### [Exercise brief]
In the listing below, locate the line containing "bpy.data.objects.remove(obj)"; reproduce that line and all lines that follow it, unchanged.

### [Supplied material]
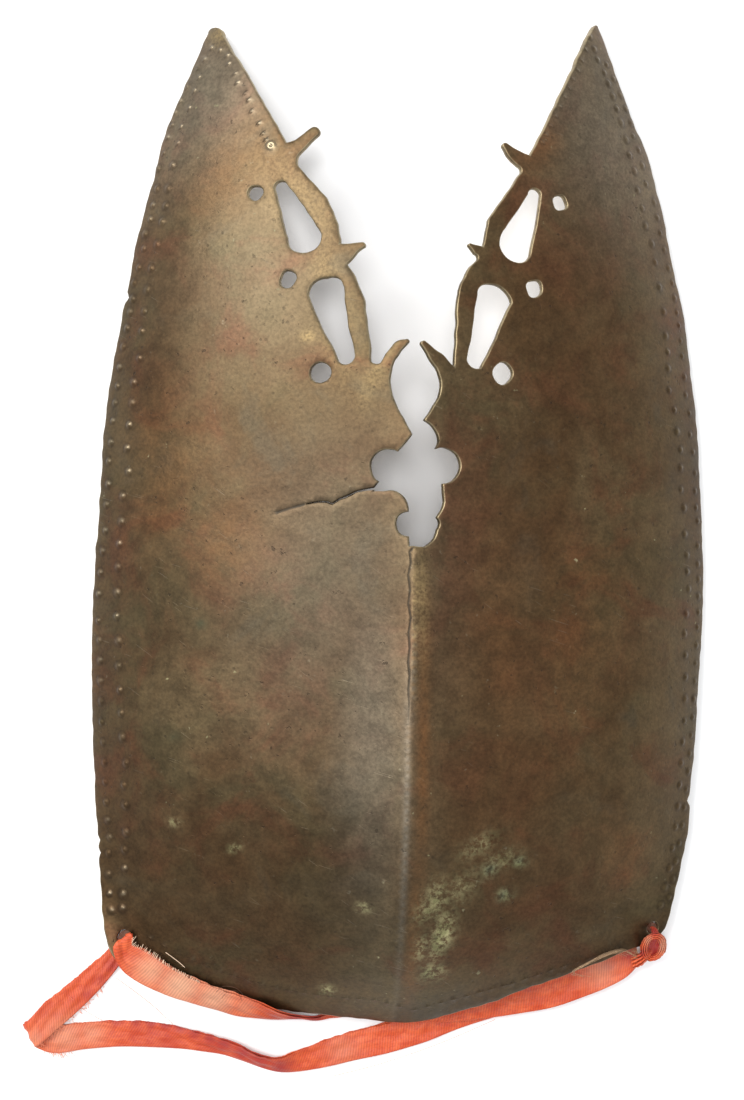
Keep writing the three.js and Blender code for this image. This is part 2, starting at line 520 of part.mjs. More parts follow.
// A round cutter square to the face
function roundCutter({ x, y, diameter }) {
  const side = Math.sign(x);
  const steps = 20;
  const centre = place(x, y, 0, side);
  const n = faceNormal(x, y, side);
  const e1 = new THREE.Vector3(0, 1, 0).cross(n).normalize();
  const e2 = n.clone().cross(e1);
  const points = [];
  for (const w of [CUT_DEPTH, -CUT_DEPTH])
    for (let i = 0; i < steps; i++) {
      const f = (2 * Math.PI * i) / steps;
      points.push(
        centre
          .clone()
          .addScaledVector(e1, (Math.cos(f) * diameter) / 2)
          .addScaledVector(e2, (Math.sin(f) * diameter) / 2)
          .addScaledVector(n, w),
      );
    }
  const triangles = [];
  for (let i = 1; i + 1 < steps; i++)
    triangles.push([0, i, i + 1], [steps, steps + i + 1, steps + i]);
  for (let i = 0; i < steps; i++) {
    const j = (i + 1) % steps;
    triangles.push([i, steps + i, steps + j], [i, steps + j, j]);
  }
  return solidFromTriangles(points, triangles);
}

// The half of the V gap on one side: the inner edge, closed just past the ridge and above the horns
function gapCutter(rows, side) {
  const path = arcs(rows, false);
  const beyond = -side * GAP_OVERLAP_X;
  path.push(new THREE.Vector2(beyond, rows.at(-1).y));
  path.push(new THREE.Vector2(beyond, HORN_LIMIT_Y + 6));
  path.push(new THREE.Vector2(side * HORN_CUT_CORNER.x, HORN_LIMIT_Y + 6));
  path.push(new THREE.Vector2(side * HORN_CUT_CORNER.x, HORN_CUT_CORNER.y));
  return warpedCutter(path, side, GAP_CUT_DEPTH);
}

function forehead() {
  let plate = sheetBlank();
  const cutters = [
    gapCutter(INNER_EDGE_LEFT, -1),
    gapCutter(INNER_EDGE_RIGHT, 1),
    warpedCutter(arcs(TEARDROP_UPPER_LEFT, true), -1, CUT_DEPTH),
    warpedCutter(arcs(TEARDROP_LOWER_LEFT, true), -1, CUT_DEPTH),
    warpedCutter(arcs(TEARDROP_UPPER_RIGHT, true), 1, CUT_DEPTH),
    warpedCutter(arcs(TEARDROP_LOWER_RIGHT, true), 1, CUT_DEPTH),
    ...ROUND_HOLES.map(roundCutter),
  ];
  for (const cutter of cutters) plate = plate.subtract(cutter);
  return plate;
}

// A strip of ribbon between its two borders
function strip(rows, thickness) {
  const upper = rows.map((r) => new THREE.Vector3(r.ux, r.uy, r.uz));
  const lower = rows.map((r) => new THREE.Vector3(r.lx, r.ly, r.lz));
  const middle = upper.map((u, i) => u.clone().add(lower[i]).multiplyScalar(0.5));
  const points = [];
  rows.forEach((_, i) => {
    const before = middle[Math.max(i - 1, 0)];
    const after = middle[Math.min(i + 1, rows.length - 1)];
    const along = after.clone().sub(before).normalize();
    const across = upper[i].clone().sub(lower[i]).normalize();
    const n = along.cross(across).normalize().multiplyScalar(thickness / 2);
    points.push(
      upper[i].clone().add(n),
      lower[i].clone().add(n),
      lower[i].clone().sub(n),
      upper[i].clone().sub(n),
    );
  });
  const triangles = [];
  const quad = (a, b, c, d) => triangles.push([a, b, c], [a, c, d]);
  for (let i = 0; i + 1 < rows.length; i++)
    for (let k = 0; k < 4; k++) {
      const m = (k + 1) % 4;
      quad(4 * i + k, 4 * i + m, 4 * (i + 1) + m, 4 * (i + 1) + k);
    }
  const e = 4 * (rows.length - 1);
  quad(3, 2, 1, 0);
  quad(e, e + 1, e + 2, e + 3);
  const made = solidFromTriangles(points, triangles);
  return made.volume() < 0
    ? solidFromTriangles(points, triangles.map(([a, b, c]) => [a, c, b]))
    : made;
}

function band(rows, thickness) {
  return strip(
    rows.map((r) => ({
      ux: r.x - r.wide / 2,
      uy: r.y,
      uz: r.z,
      lx: r.x + r.wide / 2,
      ly: r.y,
      lz: r.z,
    })),
    thickness,
  );
}

// The knot: a flattened ring leaning on the corner, a band that goes through the hole, and the neck
function knot() {
  const steps = 28;
  const section = 10;
  const points = [];
  for (let i = 0; i < steps; i++) {
    const f = (2 * Math.PI * i) / steps;
    for (let k = 0; k < section; k++) {
      const g = (2 * Math.PI * k) / section;
      const wide = KNOT_RING.halfWide * Math.cos(g);
      points.push(
        new THREE.Vector3(
          KNOT_RING.x + (KNOT_RING.radiusX + wide) * Math.cos(f),
          KNOT_RING.y + (KNOT_RING.radiusY + wide) * Math.sin(f),
          KNOT_RING.z +
            KNOT_RING.slope * KNOT_RING.radiusY * Math.sin(f) +
            KNOT_RING.halfHigh * Math.sin(g),
        ),
      );
    }
  }
  const triangles = [];
  for (let i = 0; i < steps; i++)
    for (let k = 0; k < section; k++) {
      const a = i * section + k;
      const b = ((i + 1) % steps) * section + k;
      const c = ((i + 1) % steps) * section + ((k + 1) % section);
      const d = i * section + ((k + 1) % section);
      triangles.push([a, b, c], [a, c, d]);
    }
  return solidFromTriangles(points, triangles)
    .add(band(HITCH, HITCH_THICKNESS))
    .add(strip(NECK, RIBBON_THICKNESS));
}

// ---------------------------------------------------------------- the part
function mesh(name, solid, look) {
  const m = solid.getMesh();
  const positions = new Float32Array(m.numVert * 3);
  for (let i = 0; i < m.numVert; i++)
    positions.set(m.vertProperties.subarray(i * m.numProp, i * m.numProp + 3), i * 3);
  const geometry = new THREE.BufferGeometry();
  geometry.setAttribute("position", new THREE.BufferAttribute(positions, 3));
  geometry.setIndex(new THREE.BufferAttribute(new Uint32Array(m.triVerts), 1));
  geometry.translate(ORIGIN_SHIFT_X, ORIGIN_SHIFT_Y, 0);
  geometry.computeVertexNormals();
  const made = new THREE.Mesh(geometry, new THREE.MeshStandardMaterial(look));
  made.name = name;
  return made;
}

const PATINATED_COPPER = { color: 0x6b5641, roughness: 0.46, metalness: 0.85 };
const CORAL_SATIN = { color: 0xe8805f, roughness: 0.5, metalness: 0.0 };

const part = new THREE.Group();
part.name = "forehead_plate_part";
part.add(
  mesh("forehead_plate", forehead(), PATINATED_COPPER),
  mesh("ribbon_front", strip(RIBBON_FRONT, RIBBON_THICKNESS), CORAL_SATIN),
  mesh("ribbon_rear", strip(RIBBON_REAR, RIBBON_THICKNESS), CORAL_SATIN),
  mesh("ribbon_knot", knot(), CORAL_SATIN),
);

export default part;
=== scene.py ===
import math

import bpy
import numpy as np
from mathutils import Matrix, Vector
from mathutils.geometry import delaunay_2d_cdt


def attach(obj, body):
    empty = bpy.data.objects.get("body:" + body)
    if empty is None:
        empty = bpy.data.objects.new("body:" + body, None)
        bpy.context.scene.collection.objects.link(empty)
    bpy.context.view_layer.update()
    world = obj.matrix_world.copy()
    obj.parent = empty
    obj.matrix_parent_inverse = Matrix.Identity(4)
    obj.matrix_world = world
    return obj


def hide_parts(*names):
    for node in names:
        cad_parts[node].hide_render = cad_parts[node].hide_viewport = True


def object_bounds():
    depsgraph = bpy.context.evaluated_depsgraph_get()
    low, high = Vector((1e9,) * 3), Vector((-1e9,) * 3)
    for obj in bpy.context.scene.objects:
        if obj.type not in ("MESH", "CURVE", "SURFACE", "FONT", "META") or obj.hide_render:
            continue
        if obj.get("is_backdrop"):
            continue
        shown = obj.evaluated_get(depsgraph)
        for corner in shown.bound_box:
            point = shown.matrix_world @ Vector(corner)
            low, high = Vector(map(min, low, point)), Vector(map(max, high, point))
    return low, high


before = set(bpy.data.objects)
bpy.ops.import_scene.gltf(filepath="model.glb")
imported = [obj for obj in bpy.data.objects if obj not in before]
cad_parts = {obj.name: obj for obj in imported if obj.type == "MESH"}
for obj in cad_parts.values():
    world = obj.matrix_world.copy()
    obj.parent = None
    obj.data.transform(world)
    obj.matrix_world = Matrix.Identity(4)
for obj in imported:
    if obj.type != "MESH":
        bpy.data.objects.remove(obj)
bounds_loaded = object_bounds()
rng = np.random.default_rng(4127)
MM = 0.001
SHIFT = np.array([8.795, -0.919, 0.0])  # plate axes to the row frame, mm
scene = bpy.context.scene

# ------------------------------------------------------------------ camera
TARGET = np.array([-8.7, 0.0, 15.0]) + SHIFT
DISTANCE, TILT, TURN = 700.0, math.radians(3.6), math.radians(0.8)
PICTURE_H, FOCAL_PX = 1100, 2625.0
look = np.array([math.sin(TILT), 0.0, -math.cos(TILT)])
up0 = np.array([-math.sin(TURN), math.cos(TURN), 0.0])
right = np.cross(look, up0)
right /= np.linalg.norm(right)
up = np.cross(right, look)
cam_data = bpy.data.cameras.new("camera")
cam = bpy.data.objects.new("camera", cam_data)
scene.collection.objects.link(cam)
cam_data.sensor_fit = "VERTICAL"
cam_data.angle = 2 * math.atan(PICTURE_H / 2 / FOCAL_PX)
cam_data.clip_start, cam_data.clip_end = 0.01, 20
cam_data.dof.use_dof = False
where = (TARGET - DISTANCE * look) * MM
turned = Matrix((right, up, -look)).transposed().to_4x4()
cam.matrix_world = Matrix.Translation(Vector(where)) @ turned
scene.camera = cam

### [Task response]
        bpy.data.objects.remove(obj)
bounds_loaded = object_bounds()
rng = np.random.default_rng(4127)
MM = 0.001
SHIFT = np.array([8.795, -0.919, 0.0])  # plate axes to the row frame, mm
scene = bpy.context.scene

# ------------------------------------------------------------------ camera
TARGET = np.array([-8.7, 0.0, 15.0]) + SHIFT
DISTANCE, TILT, TURN = 700.0, math.radians(3.6), math.radians(0.8)
PICTURE_H, FOCAL_PX = 1100, 2625.0
look = np.array([math.sin(TILT), 0.0, -math.cos(TILT)])
up0 = np.array([-math.sin(TURN), math.cos(TURN), 0.0])
right = np.cross(look, up0)
right /= np.linalg.norm(right)
up = np.cross(right, look)
cam_data = bpy.data.cameras.new("camera")
cam = bpy.data.objects.new("camera", cam_data)
scene.collection.objects.link(cam)
cam_data.sensor_fit = "VERTICAL"
cam_data.angle = 2 * math.atan(PICTURE_H / 2 / FOCAL_PX)
cam_data.clip_start, cam_data.clip_end = 0.01, 20
cam_data.dof.use_dof = False
where = (TARGET - DISTANCE * look) * MM
turned = Matrix((right, up, -look)).transposed().to_4x4()
cam.matrix_world = Matrix.Translation(Vector(where)) @ turned
scene.camera = cam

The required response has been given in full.